#### Aim
Give back the lines exactly, from the first one to the line with "are in millimetres.", both ends included.

#### Data provided
• • •

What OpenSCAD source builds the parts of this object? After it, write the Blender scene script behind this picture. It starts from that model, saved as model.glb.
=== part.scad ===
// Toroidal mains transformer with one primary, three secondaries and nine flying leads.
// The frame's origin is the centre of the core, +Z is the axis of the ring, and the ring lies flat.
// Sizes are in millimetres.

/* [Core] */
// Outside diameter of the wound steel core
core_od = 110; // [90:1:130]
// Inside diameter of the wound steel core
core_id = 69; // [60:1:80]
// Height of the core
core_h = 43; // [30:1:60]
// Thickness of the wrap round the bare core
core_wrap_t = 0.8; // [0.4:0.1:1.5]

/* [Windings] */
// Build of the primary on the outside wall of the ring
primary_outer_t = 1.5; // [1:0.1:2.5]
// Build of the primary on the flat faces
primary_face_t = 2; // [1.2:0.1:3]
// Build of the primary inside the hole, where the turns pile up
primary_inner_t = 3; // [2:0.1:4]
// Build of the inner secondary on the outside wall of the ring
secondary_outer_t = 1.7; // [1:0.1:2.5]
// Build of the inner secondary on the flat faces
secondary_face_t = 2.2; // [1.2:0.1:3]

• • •

#### Exercise response
What OpenSCAD source builds the parts of this object? After it, write the Blender scene script behind this picture. It starts from that model, saved as model.glb.
=== part.scad ===
// Toroidal mains transformer with one primary, three secondaries and nine flying leads.
// The frame's origin is the centre of the core, +Z is the axis of the ring, and the ring lies flat.
// Sizes are in millimetres.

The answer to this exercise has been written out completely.